News comes from the Anglican Church of Canada that one of its dioceses, the Diocese of Moosonee, will become a mission area of the province of Ontario.

The plan evolved after almost a year of discussions and consultations on the fate of the diocese, which has been burdened by extreme financial difficulties….

Under the plan, the Ontario metropolitan will exercise the authority, jurisdiction and powers presently held by the diocesan bishop. The metropolitan may authorize other bishops to perform episcopal duties including the ordination of deacons and priests, confirmations and consecration of churches, chapels and churchyards.

Is Moosonee the canary in the coal mine for dioceses in the Episcopal Church? There are many dioceses that face similar financial difficulties. (Just look at this list of diocesan giving and see how small some of the budgets of dioceses are. How do they survive?) There’s been talk of combining dioceses. (In at least one case, it was tried and the vote failed.) What would it mean if, instead of combining, dioceses reverted to mission areas?

I happen to know something about the diocese of Moosonee and the part of the country it’s in as it’s where my grandparents lived. (In fact, the current bishop of Moosonee presided at my grandfather’s funeral.) It’s rural. It’s relatively poor. There’s a large native population. It is The North (capital T, capital N), rich in natural resources, plagued by chronic illness, shut out of political power. It is a place dear to my heart, though the years I spent in the northern latitudes were to the west. It’s an area (like every other) that needs to hear the good news of Jesus Christ.

Moreover, many Christians recognize this. If you drive through some of these hard-up towns in northern Canada, you’ll see quite a few pentecostal-style churches in old malls and storefronts. The spread prosperity gospel churches on First Nation reservations is one of the great unreported trends of North American Christianity. Evangelism is happening here. I just happen to think the Anglican/Episcopal interpretation of the Christian faith has a lot to offer. That, sadly, is not happening.

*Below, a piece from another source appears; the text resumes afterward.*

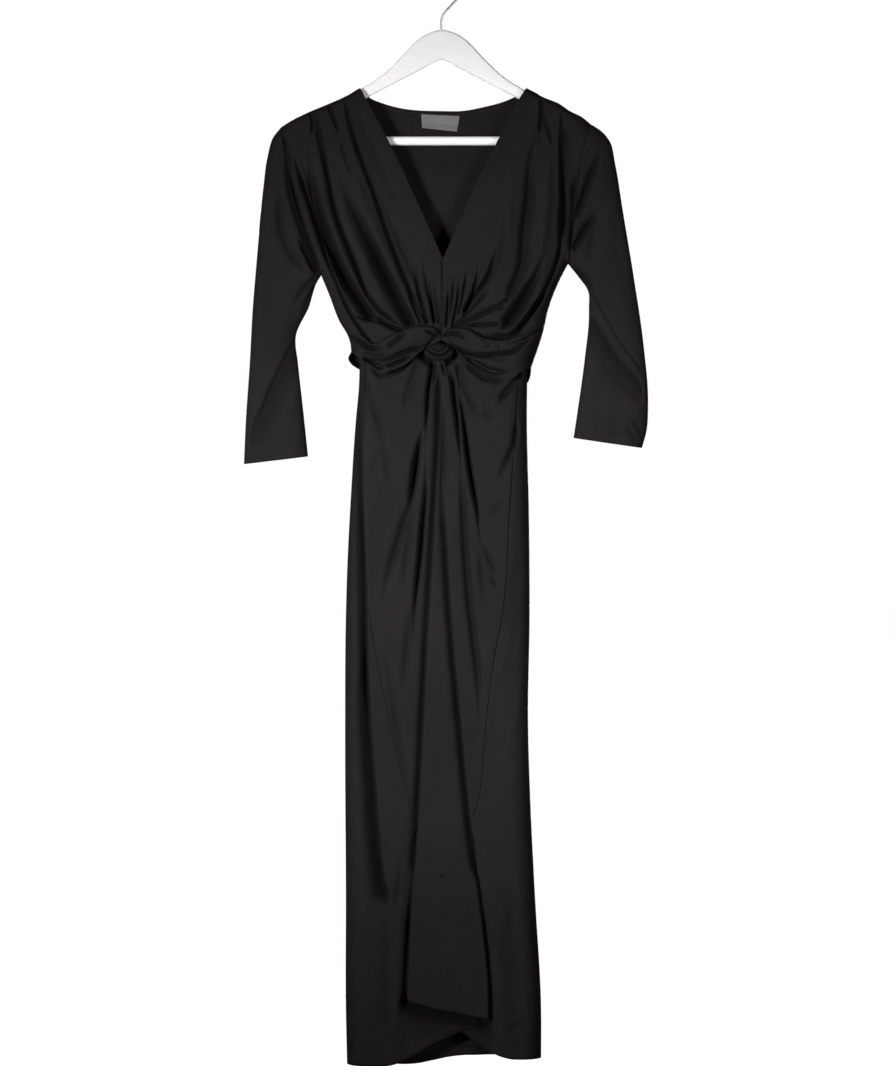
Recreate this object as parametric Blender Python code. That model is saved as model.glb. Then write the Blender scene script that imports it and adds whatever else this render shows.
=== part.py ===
# Jersey dress with a twist knot at the waist, hanging flat on a wooden hanger.
# The frame is +Z up with its origin at the inside top of the hook, the front facing -Y.
# Tables are in millimetres: across from the middle, and drop below the origin.
# Left and right are as seen from the front.

import math
from collections import namedtuple

import bmesh
import bpy
import numpy as np

MM = 0.001

# Cloth
WALL = 1.8                 # thickness of the cloth wall
SEAM = 0.5                 # space between two sewn edges
HALF_GAP = 0.2             # from the mid-plane to each half at a side seam
SIDE_ROLL = 26.0           # how far in from a side the cloth has turned flat
SHOULDER_ROLL = 10.0       # the same below a shoulder
SLEEVE_FRONT = 14.0        # depth of a sleeve in front of the mid-plane
SLEEVE_BACK = 12.0         # and behind it
BODY_EDGE = 125.0          # across, where the body's depth starts to pass into the sleeve's
SLEEVE_EDGE = 195.0        # across, where it has passed
WAIST_TUCK = 7.0           # how far the skirt's top lies in under the twist
PLEAT_LIFT = 5.0           # how far the centre panel stands off at its foot
UNDERLAP = (3.0, 6.0)      # how far the left and right panels lie in under it
SPLIT_DROP = 1106.0        # where the centre panel comes free of its side seams
SLEEVE_START = 0.002       # share of a sleeve's length that its seam gap takes
TUCK_DROP = 525.0          # where the skirt's top starts to come out from under the twist
TUCK_RUN = 60.0            # and the drop it takes to come out
LIFT_DROP = 1092.0         # where the centre panel starts to stand off
LIFT_RUN = 40.0            # and the drop it takes
UNDERLAP_RUN = 18.0        # how far beside the panel the underlap fades out
UNDERLAP_START = -2.0      # from just under the panel's edge
NOWHERE = 1e9              # farther than any point
ON_LINE = 0.5              # closer than this a point takes its way in from the line's own run
LEAST_TURN = 1e-3          # keeps the way out from the cloth a little to the front at its edge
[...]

I was reading about the Moosonee at the same time I was reading about news from the ongoing General Convention of the Episcopal Church. There’s all kinds of talk about how the church needs to change, take risks, be bold, make sacrifices, etc., etc. Love it. It’s great rhetoric. But as more than a few have noted, where’s the action to back up the talk?

There’s no doubt in my mind that there is a lot of energy and enthusiasm in the church, especially among its younger generation. What would it mean for some of this energy and enthusiasm to be translated into some of the great missionary areas of this continent, places like Moosonee, that so need to hear the good news of Jesus Christ? What would it mean to consecrate missionaries—bishops or not—who don’t expect any perks of status or rewards of income but are so fired to share the teachings of the kingdom of God that it doesn’t matter to them? What would it mean to take this great well of energy and enthusiasm that is—let’s face it—concentrated in the urban areas of the country and spread it wider across the land? It’d be risky. It’d be bold. It’d be sacrificial.

I’m not sure what the result would be. But I do know that if we don’t try, we’re going to end up with a few American dioceses going the way of Moosonee.